Attack's aftermath

The U.S. blocks an aid convoy from entering Fallujah, and Iraq warns journalists to describe the military action as an overwhelming success.

Published November 15, 2004 3:10PM (EST)

U.S. military chiefs said Sunday that they saw no need for the Iraqi Red Crescent to deliver aid inside Fallujah because they did not think any Iraqi civilians were trapped there. "There is no need to bring [Red Crescent] supplies in because we have supplies of our own for the people," said Col. Mike Shupp of the U.S. Marines. A convoy of food and medicine brought by the group on Saturday was not allowed into the city.

Col. Shupp said casualties could be brought out over the reopened bridge and treated at Fallujah's hospital, adding that he had not heard of any civilians trapped inside the city. The Red Crescent believes at least 150 families are trapped, with many people in desperate need of food, blankets, water and medicine. Some residents still inside the city, contacted by Reuters Sunday, said their children were suffering from diarrhea and had not eaten for days.

Asked what he would do about the families and other noncombatants in the city, Col. Shupp said: "I haven't heard that myself, and the Iraqi soldiers didn't tell me about that. We want to help them as much as we can. We are on the radio telling them how to come out and how to come up to coalition forces."

Red Crescent trucks and ambulances stopped at Fallujah's main hospital, outside the city. There is almost no one at the hospital for doctors to treat because most residents were too scared to leave their homes amid the fighting. The Red Crescent has said the only way it can help is to go into the city.

As the military nears the end of its assault, some community leaders have said resentment of the U.S. presence will only grow more violent. Although U.S. commanders believed the second attack on Fallujah in eight months would stamp out the insurgency centered in the city, many residents believe the rebellion is spreading steadily nationwide.

Much of Fallujah has been destroyed and hundreds of thousands of residents are refugees, but the attack seems only to have deepened the city's anger and antagonized much of the Sunni minority. One Sunni Muslim cleric, an aide to Abdullah Janabi, the wanted head of the "mujahideen council" that ran Fallujah until the U.S. assault, said the rebellion would intensify. "Maybe the Americans will come into Fallujah," said the cleric, who asked not to be named. "Maybe they will take it. But it is not the end. There are 18 provinces in Iraq and the resistance will continue to grow tougher ... America has taken its last breath."
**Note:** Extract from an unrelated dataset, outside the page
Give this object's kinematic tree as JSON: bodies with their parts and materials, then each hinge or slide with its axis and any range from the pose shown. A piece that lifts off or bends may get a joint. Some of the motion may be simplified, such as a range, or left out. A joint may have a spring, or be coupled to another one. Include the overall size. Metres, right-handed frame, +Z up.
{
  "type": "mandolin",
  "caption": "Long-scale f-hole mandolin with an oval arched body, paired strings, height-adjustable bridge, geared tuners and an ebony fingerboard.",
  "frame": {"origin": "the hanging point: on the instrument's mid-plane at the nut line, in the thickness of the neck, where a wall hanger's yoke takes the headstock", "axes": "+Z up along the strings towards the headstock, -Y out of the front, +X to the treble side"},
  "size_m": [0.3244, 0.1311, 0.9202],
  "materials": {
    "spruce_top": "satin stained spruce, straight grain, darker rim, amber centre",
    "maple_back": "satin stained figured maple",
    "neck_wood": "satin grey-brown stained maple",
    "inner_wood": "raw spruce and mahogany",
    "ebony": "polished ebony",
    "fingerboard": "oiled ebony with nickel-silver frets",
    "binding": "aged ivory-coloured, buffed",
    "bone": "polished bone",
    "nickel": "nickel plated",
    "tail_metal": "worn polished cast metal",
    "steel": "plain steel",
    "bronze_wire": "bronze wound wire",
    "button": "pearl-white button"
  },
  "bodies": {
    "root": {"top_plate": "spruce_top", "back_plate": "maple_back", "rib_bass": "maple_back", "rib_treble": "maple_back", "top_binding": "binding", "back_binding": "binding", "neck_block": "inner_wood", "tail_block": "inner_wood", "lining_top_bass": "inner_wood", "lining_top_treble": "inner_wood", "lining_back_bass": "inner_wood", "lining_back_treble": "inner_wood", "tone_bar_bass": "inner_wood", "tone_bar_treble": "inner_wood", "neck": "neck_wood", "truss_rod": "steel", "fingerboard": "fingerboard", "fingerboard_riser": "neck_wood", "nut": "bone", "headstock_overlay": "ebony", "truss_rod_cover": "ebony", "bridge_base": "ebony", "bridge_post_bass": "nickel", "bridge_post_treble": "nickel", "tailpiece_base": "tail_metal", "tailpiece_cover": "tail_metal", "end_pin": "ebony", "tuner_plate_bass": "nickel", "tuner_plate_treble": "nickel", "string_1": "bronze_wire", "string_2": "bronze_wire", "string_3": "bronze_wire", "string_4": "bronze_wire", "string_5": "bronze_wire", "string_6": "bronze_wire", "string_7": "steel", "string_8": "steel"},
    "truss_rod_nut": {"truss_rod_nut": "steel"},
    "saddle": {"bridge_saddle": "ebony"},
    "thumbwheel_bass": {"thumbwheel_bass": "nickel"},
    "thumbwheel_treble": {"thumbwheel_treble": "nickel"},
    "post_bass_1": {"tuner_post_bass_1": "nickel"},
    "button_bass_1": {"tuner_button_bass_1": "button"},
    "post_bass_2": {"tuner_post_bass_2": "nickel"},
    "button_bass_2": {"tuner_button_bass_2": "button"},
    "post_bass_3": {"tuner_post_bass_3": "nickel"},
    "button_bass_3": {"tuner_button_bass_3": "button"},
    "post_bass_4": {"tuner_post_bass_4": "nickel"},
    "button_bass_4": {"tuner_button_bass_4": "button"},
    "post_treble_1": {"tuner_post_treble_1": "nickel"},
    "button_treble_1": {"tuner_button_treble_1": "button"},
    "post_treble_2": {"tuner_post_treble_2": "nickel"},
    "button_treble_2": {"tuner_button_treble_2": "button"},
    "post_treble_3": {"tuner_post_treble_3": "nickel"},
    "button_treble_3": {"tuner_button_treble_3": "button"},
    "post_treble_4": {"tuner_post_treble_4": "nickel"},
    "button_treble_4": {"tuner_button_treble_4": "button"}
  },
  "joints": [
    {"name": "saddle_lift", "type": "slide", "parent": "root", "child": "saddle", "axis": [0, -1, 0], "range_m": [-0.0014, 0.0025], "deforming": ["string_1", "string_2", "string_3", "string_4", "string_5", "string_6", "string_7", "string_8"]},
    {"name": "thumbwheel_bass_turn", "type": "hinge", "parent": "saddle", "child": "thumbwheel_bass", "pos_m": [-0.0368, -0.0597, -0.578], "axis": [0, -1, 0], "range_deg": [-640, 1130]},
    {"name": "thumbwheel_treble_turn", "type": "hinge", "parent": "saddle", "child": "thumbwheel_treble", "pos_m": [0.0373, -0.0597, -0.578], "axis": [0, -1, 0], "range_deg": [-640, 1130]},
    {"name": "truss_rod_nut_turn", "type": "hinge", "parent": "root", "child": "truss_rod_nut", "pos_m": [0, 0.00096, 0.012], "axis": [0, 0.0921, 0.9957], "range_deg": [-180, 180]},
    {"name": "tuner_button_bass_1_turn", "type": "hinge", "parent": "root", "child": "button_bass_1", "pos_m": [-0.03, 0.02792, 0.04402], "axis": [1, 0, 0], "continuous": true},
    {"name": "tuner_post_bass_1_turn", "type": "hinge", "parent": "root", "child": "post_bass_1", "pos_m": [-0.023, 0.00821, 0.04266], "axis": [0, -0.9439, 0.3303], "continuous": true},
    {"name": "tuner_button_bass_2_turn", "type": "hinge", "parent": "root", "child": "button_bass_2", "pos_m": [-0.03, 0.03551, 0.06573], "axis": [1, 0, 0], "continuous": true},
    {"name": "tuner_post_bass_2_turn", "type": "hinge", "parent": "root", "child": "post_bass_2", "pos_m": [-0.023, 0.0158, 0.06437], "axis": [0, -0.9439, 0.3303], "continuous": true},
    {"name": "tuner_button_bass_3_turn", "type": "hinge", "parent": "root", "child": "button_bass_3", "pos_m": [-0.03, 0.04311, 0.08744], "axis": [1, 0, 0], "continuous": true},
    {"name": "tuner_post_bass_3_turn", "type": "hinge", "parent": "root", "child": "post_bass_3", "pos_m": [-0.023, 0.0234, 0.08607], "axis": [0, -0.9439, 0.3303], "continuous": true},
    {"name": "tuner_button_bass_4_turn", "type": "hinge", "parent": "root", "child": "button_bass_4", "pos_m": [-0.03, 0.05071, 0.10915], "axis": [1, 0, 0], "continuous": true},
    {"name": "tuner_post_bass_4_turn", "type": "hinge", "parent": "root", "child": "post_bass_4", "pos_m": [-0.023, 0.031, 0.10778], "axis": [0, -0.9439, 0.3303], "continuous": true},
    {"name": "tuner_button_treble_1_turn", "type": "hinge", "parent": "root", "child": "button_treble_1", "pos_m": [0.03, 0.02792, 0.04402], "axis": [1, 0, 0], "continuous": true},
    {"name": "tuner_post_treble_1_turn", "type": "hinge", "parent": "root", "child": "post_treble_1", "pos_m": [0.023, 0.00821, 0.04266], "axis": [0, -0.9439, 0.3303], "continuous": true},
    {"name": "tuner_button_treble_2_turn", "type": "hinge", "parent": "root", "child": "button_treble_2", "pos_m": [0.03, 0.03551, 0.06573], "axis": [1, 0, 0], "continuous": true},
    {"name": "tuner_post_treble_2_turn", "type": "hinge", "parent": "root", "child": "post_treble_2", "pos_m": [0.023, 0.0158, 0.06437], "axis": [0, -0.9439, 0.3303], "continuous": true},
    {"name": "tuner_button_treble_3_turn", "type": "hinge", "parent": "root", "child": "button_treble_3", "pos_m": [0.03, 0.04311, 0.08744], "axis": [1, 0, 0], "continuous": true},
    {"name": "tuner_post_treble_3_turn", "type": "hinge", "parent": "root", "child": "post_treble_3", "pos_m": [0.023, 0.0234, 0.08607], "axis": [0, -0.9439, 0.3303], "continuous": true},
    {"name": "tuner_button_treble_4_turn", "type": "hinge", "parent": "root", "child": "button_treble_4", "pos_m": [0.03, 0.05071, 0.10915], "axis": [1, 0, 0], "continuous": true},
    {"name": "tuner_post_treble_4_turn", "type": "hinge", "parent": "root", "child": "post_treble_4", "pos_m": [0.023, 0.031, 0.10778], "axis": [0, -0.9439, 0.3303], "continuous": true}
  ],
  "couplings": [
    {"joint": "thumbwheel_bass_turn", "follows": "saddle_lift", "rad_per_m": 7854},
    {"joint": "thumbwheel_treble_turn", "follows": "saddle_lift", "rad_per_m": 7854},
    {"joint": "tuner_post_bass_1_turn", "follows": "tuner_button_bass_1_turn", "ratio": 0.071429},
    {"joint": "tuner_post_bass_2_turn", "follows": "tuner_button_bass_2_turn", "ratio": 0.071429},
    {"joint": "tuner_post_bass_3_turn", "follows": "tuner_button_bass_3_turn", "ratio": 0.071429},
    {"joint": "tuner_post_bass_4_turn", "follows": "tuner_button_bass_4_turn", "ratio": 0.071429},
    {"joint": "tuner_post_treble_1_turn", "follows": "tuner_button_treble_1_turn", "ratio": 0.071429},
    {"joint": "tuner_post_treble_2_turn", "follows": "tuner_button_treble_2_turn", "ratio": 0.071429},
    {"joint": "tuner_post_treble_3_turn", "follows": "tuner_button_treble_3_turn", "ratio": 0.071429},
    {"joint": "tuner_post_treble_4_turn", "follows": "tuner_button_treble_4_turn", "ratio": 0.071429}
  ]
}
It is not an opinion the Iraqi government wants the world to hear. Baghdad warned journalists last week to endorse the position that the operation has been an overwhelming success or face legal action. Reporters were "not to promote unrealistic positions or project nationalist tags on terrorist gangs of criminals and killers," it said.

The cleric, in his 40s, spoke to the Guardian for two hours in a private house in Baghdad. He spent six years fighting in Saddam Hussein's army in both the Iran-Iraq war and the first Gulf War and largely supported the former dictator. In April of last year he fought alongside Iraqi troops at Baghdad airport and has helped run the rebellion. "I felt like every human being feels when someone comes into their country: sad and terrified. Now we have to fight to change our sadness to happiness," he said. He fled to Baghdad as the assault began last week.

"I didn't want negotiations. I knew they would come and bomb us," he said. "I saw fighting everywhere, destruction of the houses and a lot of fighters, from Fallujah, from Ramadi, Baghdad, Diyala, Mosul and Samarra." He said the insurgency and its guerrilla tactics were improving daily. "For every weapon there is an opposing weapon," he said. "For a Bradley or a tank, a mine blows it to pieces. For a Humvee, a BKC [a Russian machine gun] can put holes in it. Our people are tough and have only small weapons, but they can defeat [the coalition] with skill and pride and dignity. You have to have belief and trust that if you die there is going to be a victory."

Although the cleric represents the extreme, his views are broadly shared by more secular and moderate figures. In a separate interview at another Baghdad house, Mohammad Hassan al-Balwa, a businessman, spoke of his frustration. He once ran Fallujah's council but resigned during the U.S. assault in April. "The Americans don't want this place to be quiet," he said. "From the beginning they brought chaos and treated people badly. The pressure the Americans put on the Fallujan people is what has made them so tough." He said clerics should not take political positions, but defended the role of the mujahideen council, much criticized by the U.S. military for "terrorist" behavior.

Both Balwa and the cleric said some groups were often too extreme, particularly Tawhid and Jihad, which was behind the killing of Briton Ken Bigley.